**EXERCISE TASK**.
Copy out, exactly and without additions, the lines from the one that contains "# The straps'" to the one that contains "obj.parent = empty", both ends included.

* START RECORDED DATA *

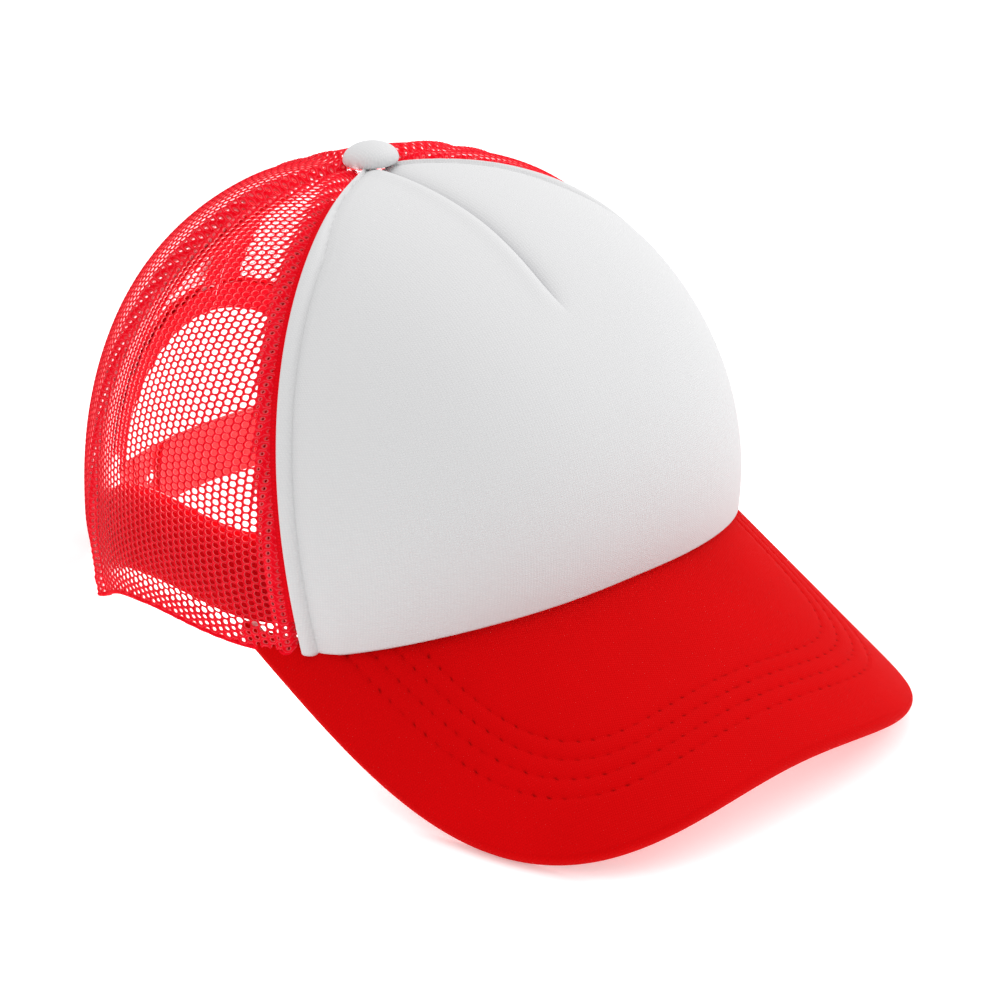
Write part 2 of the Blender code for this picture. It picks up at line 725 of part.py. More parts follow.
WHITE_KNIT = material("white_knit", (0.86, 0.86, 0.87), 0.85)
FOAM = material("foam", (0.9, 0.89, 0.84), 0.95)
RED_MESH = material("red_mesh", (0.75, 0.01, 0.02), 0.6)
RED_TAPE = material("red_tape", (0.7, 0.01, 0.02), 0.75)
RED_BAND = material("red_band", (0.78, 0.01, 0.02), 0.8)
RED_TWILL = material("red_twill", (0.8, 0.01, 0.01), 0.7)
WHITE_LABEL = material("white_label", (0.9, 0.9, 0.9), 0.6)
BOARD = material("peak_board", (0.9, 0.9, 0.88), 0.45)
RED_PLASTIC = material("red_plastic", (0.72, 0.01, 0.02), 0.35)
ALUMINIUM = material("aluminium", (0.8, 0.8, 0.82), 0.3, 1.0)

# The straps' arcs are struck so that the outer one meets its tab just inside the binding.
ROOT_DEPTH = MESH_THICKNESS + LAYER_GAP + BINDING_CLOTH + ROOT_CLEARANCE
ROOT = crown_point(math.pi - math.atan2(STRAP_HINGE_X, REAR_REACH * 0.8), 0, ROOT_DEPTH)
ARC_CENTRE_Y = -math.sqrt(STRAP_RADIUS ** 2 - ROOT.x ** 2)
CLOSURE.location = (0, ROOT.y, 0)

front_panels()
mesh_panels()
seam_tapes()
sweatband()
care_label()
peak()
opening_binding()
snap_closure()
button()
set_down()
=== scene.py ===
"""Looks of a trucker mesh cap: foam front, four knitted net panels, sewn peak and snap closure.

The CAD model is loaded as a fixed frame. Every soft piece is made again here with its real cloth
shape, in the cap's own frame, whose origin is the centre of the rim plane with the peak towards -Y.
"""

import math
from contextlib import contextmanager

import bmesh
import bpy
import numpy as np
from mathutils import Matrix, Vector


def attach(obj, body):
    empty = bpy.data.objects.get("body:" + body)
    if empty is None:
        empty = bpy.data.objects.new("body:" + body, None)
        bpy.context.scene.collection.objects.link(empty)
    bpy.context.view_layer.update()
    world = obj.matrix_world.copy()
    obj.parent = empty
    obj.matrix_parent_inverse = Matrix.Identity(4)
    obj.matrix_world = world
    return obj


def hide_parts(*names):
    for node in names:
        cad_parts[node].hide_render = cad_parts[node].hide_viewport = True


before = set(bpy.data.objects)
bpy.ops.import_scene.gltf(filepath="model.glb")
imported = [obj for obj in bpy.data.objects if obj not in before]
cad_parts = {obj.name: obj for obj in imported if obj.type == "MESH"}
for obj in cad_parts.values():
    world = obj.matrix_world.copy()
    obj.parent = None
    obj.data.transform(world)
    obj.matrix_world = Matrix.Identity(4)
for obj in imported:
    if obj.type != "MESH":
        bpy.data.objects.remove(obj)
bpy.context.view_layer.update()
bpy.ops.object.select_all(action="DESELECT")

MM = 0.001

# How the cap sits on the table
TILT = math.radians(-8.3094)
STANCE = Matrix.Translation((0, 31.142 * MM, 13.296 * MM)) @ Matrix.Rotation(TILT, 4, "X")

# Crown, as in the CAD model
HALF_WIDTH = 88 * MM
FRONT_REACH = 102 * MM
REAR_REACH = 92 * MM
CROWN_HEIGHT = 111 * MM
PLAN_POWER_FRONT = 2.25
PLAN_POWER_REAR = 1.75
PROFILE_POWER_FRONT = 2.12
PROFILE_POWER_SIDE = 2.52
PROFILE_POWER_REAR = 2.13
FOREHEAD_TUCK = 0.074
FRONT_SEAM = math.radians(56)
FRONT_SEAM_TURN = (math.radians(6.5), math.radians(-3.5))
SIDE_SEAM = math.radians(112)
SIDE_SEAM_TURN = math.radians(-14)

# Peak, as in the CAD model
PEAK_HALF_WIDTH = 81 * MM
PEAK_LENGTH = 118 * MM
PEAK_ROOT_Y = -33 * MM
PEAK_SIDE_POWER = 3.5
PEAK_FRONT_POWER = 3.45
PEAK_SLOPE = math.tan(math.radians(29.5))
PEAK_CROWN_CLEARANCE = 1.5 * MM
PEAK_TOP_AT_FRONT = 8.9 * MM
PEAK_ARCH = 3.2
PEAK_EDGE_DROP = 400
PEAK_END = math.radians(67.8)
RIM_FLAT_FROM = math.radians(118)
PEAK_TUCK = 4 * MM
PEAK_THICKNESS = 3.9 * MM

# Cloth layers, as depths under the crown's outer face
FACE_THICKNESS = 0.7 * MM
FOAM_DEPTH = 1.25 * MM
FOAM_THICKNESS = 2.5 * MM
FOAM_SETBACK = 5.5 * MM
TAPE_DEPTH = 1.45 * MM
TAPE_THICKNESS = 0.6 * MM
BAND_DEPTH_FRONT = 4.65 * MM
BAND_DEPTH_BACK = 2.6 * MM
BAND_BOTTOM = 7 * MM
BAND_HEIGHT = 24 * MM
BAND_END = math.radians(138)
BAND_TOTAL = 3.3 * MM
OPENING_HALF_WIDTH = 44 * MM
OPENING_HEIGHT = 56 * MM
BINDING_WIDTH = 8 * MM


# Shape of the crown and the peak

def smooth(t):
    t = np.clip(t, 0, 1)
    return t * t * (3 - 2 * t)


def reach(angle):
    """Distance from the button's axis to the rim, in plan."""
    c = np.cos(angle)
    power = np.where(c > 0, PLAN_POWER_FRONT, PLAN_POWER_REAR)
    length = np.where(c > 0, FRONT_REACH, REAR_REACH)
    total = np.abs(np.sin(angle) / HALF_WIDTH) ** power + np.abs(c / length) ** power
    return total ** (-1 / power)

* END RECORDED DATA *

**OUTPUT OF THE EXERCISE**.
# The straps' arcs are struck so that the outer one meets its tab just inside the binding.
ROOT_DEPTH = MESH_THICKNESS + LAYER_GAP + BINDING_CLOTH + ROOT_CLEARANCE
ROOT = crown_point(math.pi - math.atan2(STRAP_HINGE_X, REAR_REACH * 0.8), 0, ROOT_DEPTH)
ARC_CENTRE_Y = -math.sqrt(STRAP_RADIUS ** 2 - ROOT.x ** 2)
CLOSURE.location = (0, ROOT.y, 0)

front_panels()
mesh_panels()
seam_tapes()
sweatband()
care_label()
peak()
opening_binding()
snap_closure()
button()
set_down()
=== scene.py ===
"""Looks of a trucker mesh cap: foam front, four knitted net panels, sewn peak and snap closure.

The CAD model is loaded as a fixed frame. Every soft piece is made again here with its real cloth
shape, in the cap's own frame, whose origin is the centre of the rim plane with the peak towards -Y.
"""

import math
from contextlib import contextmanager

import bmesh
import bpy
import numpy as np
from mathutils import Matrix, Vector


def attach(obj, body):
    empty = bpy.data.objects.get("body:" + body)
    if empty is None:
        empty = bpy.data.objects.new("body:" + body, None)
        bpy.context.scene.collection.objects.link(empty)
    bpy.context.view_layer.update()
    world = obj.matrix_world.copy()
    obj.parent = empty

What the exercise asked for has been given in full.